People passing during breakfast

He was small for a bloke, elderly. He had a long, long stride looking like he meant business. He walked with intention, ramrod straight, even leaning back slightly. He moved very quickly this marching wooden soldier.

I poured coffee into both cups.

She ran slowly, laboriously, into the gale, each step an awkward movement seeming reluctant to take it. This was a young woman, not a runner but running, as if she felt she should on a wet and windy Saturday morning.

“Do you want more toast”, I asked.

“Just another slice, please,” he said.

This one was limping – a left hip problem, maybe. Her eyes were down oblivious to the stunning scenery – perhaps she sees it every day. She stooped forward, troubled by more than the strong wind. Her dull face, wet, red and frowning her body language speaking of problems. My husband looked across, “That’s Carol”, he confided, “she has cancer”.
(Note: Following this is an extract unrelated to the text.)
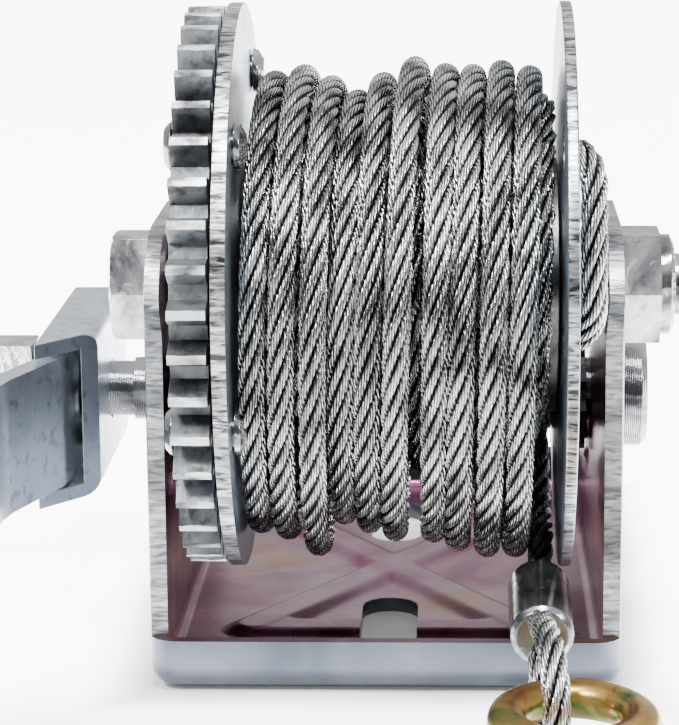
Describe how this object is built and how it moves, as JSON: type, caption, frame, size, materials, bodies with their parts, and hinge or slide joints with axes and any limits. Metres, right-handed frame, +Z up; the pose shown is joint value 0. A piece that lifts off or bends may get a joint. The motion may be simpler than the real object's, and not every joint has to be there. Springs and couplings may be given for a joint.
{
  "type": "boat trailer winch",
  "caption": "Hand-cranked geared winch with a stamped steel frame, a wire rope drum, a two-way pawl and a latched hook, for pulling a boat onto a trailer.",
  "frame": {"origin": "middle of the base's underside", "axes": "+X along the drum's axis towards its nut, +Y towards the back of the base, +Z up from the base"},
  "size_m": [0.2241, 0.2297, 0.1041],
  "materials": {
    "frame": "bright zinc with a bluish cast",
    "drum_sleeve": "turned steel",
    "drum_bolt": "zinc plated",
    "drum_nut": "zinc plated",
    "drum_nut_insert": "nylon",
    "pawl_pin": "zinc plated",
    "rope_tail": "galvanised stranded wire",
    "rope_last_turn": "galvanised stranded wire",
    "rope_ferrule": "pressed sleeve",
    "rope_eye_loop": "galvanised stranded wire",
    "drum_gear": "rough zinc plated",
    "drum_flange_left": "pale blue zinc",
    "drum_flange_right": "pale blue zinc",
    "drum_barrel": "plain steel",
    "rope_winding": "galvanised stranded wire",
    "rope_anchor_loop": "galvanised stranded wire",
    "pinion_shaft": "zinc plated",
    "pinion_gear": "plain steel",
    "ratchet_wheel": "blackened",
    "shaft_spacer": "plain steel",
    "hub_channel": "zinc plated",
    "hub_washer": "zinc plated",
    "crank_arm": "zinc plated",
    "crank_washer": "zinc plated",
    "crank_spring_washer": "plain spring steel",
    "crank_nut": "zinc plated",
    "grip_pin": "zinc plated",
    "grip_washer": "zinc plated",
    "grip": "ribbed rubber",
    "pawl": "blackened",
    "hook": "yellow zinc plated forging",
    "latch_pin": "plain steel",
    "hook_latch": "zinc plated",
    "gear_rivet_1": "zinc plated",
    "gear_rivet_2": "zinc plated",
    "gear_rivet_3": "zinc plated",
    "gear_rivet_4": "zinc plated",
    "gear_rivet_5": "zinc plated"
  },
  "bodies": {
    "frame": {"frame": "frame", "drum_sleeve": "drum_sleeve", "drum_bolt": "drum_bolt", "drum_nut": "drum_nut", "drum_nut_insert": "drum_nut_insert", "pawl_pin": "pawl_pin", "rope_tail": "rope_tail", "rope_last_turn": "rope_last_turn", "rope_ferrule": "rope_ferrule", "rope_eye_loop": "rope_eye_loop"},
    "drum": {"drum_gear": "drum_gear", "drum_flange_left": "drum_flange_left", "drum_flange_right": "drum_flange_right", "drum_barrel": "drum_barrel", "gear_rivet_1": "gear_rivet_1", "gear_rivet_2": "gear_rivet_2", "gear_rivet_3": "gear_rivet_3", "gear_rivet_4": "gear_rivet_4", "gear_rivet_5": "gear_rivet_5", "rope_winding": "rope_winding", "rope_anchor_loop": "rope_anchor_loop"},
    "crank": {"pinion_shaft": "pinion_shaft", "pinion_gear": "pinion_gear", "ratchet_wheel": "ratchet_wheel", "shaft_spacer": "shaft_spacer", "hub_channel": "hub_channel", "hub_washer": "hub_washer", "crank_arm": "crank_arm", "crank_washer": "crank_washer", "crank_spring_washer": "crank_spring_washer", "crank_nut": "crank_nut", "grip_pin": "grip_pin", "grip_washer": "grip_washer"},
    "grip": {"grip": "grip"},
    "pawl": {"pawl": "pawl"},
    "hook": {"hook": "hook", "latch_pin": "latch_pin"},
    "latch": {"hook_latch": "hook_latch"}
  },
  "joints": [
    {"name": "drum_spin", "type": "hinge", "parent": "frame", "child": "drum", "pos_m": [0, -0.037, 0.0597], "axis": [1, 0, 0], "continuous": true},
    {"name": "pinion_spin", "type": "hinge", "parent": "frame", "child": "crank", "pos_m": [0, 0.0076, 0.03295], "axis": [1, 0, 0], "continuous": true},
    {"name": "grip_spin", "type": "hinge", "parent": "crank", "child": "grip", "pos_m": [-0.12, -0.1524, 0.03295], "axis": [1, 0, 0], "continuous": true},
    {"name": "pawl_rock", "type": "hinge", "parent": "frame", "child": "pawl", "pos_m": [0.0314, 0.02958, 0.02175], "axis": [1, 0, 0], "range_deg": [-9.5, 9.5], "stiffness_Nm_per_rad": 0.02},
    {"name": "hook_swing", "type": "hinge", "parent": "frame", "child": "hook", "pos_m": [0.0276, -0.09, 0.009], "axis": [1, 0, 0], "range_deg": [-60, 45]},
    {"name": "latch_spring", "type": "hinge", "parent": "hook", "child": "latch", "pos_m": [0.0286, -0.11992, 0.00685], "axis": [0, -0.0715, 0.9974], "range_deg": [0, 45], "stiffness_Nm_per_rad": 0.02}
  ],
  "couplings": [
    {"joint": "drum_spin", "follows": "pinion_spin", "ratio": -0.2381}
  ]
}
I finished my coffee in silence.

Two young men, flowing the opposite way, athletes in hi-vis trainers, running with the same sinuous flow as the water now pouring down the window. Their liquid movements in total harmony, they float by effortlessly, the wind on their tail. One turns and laughs, they are brothers, you can tell. He draws his arm across his wet face to wipe the rain into the crook of his elbow.

“I think the rain is easing off, shall we take the dogs out now? “I say.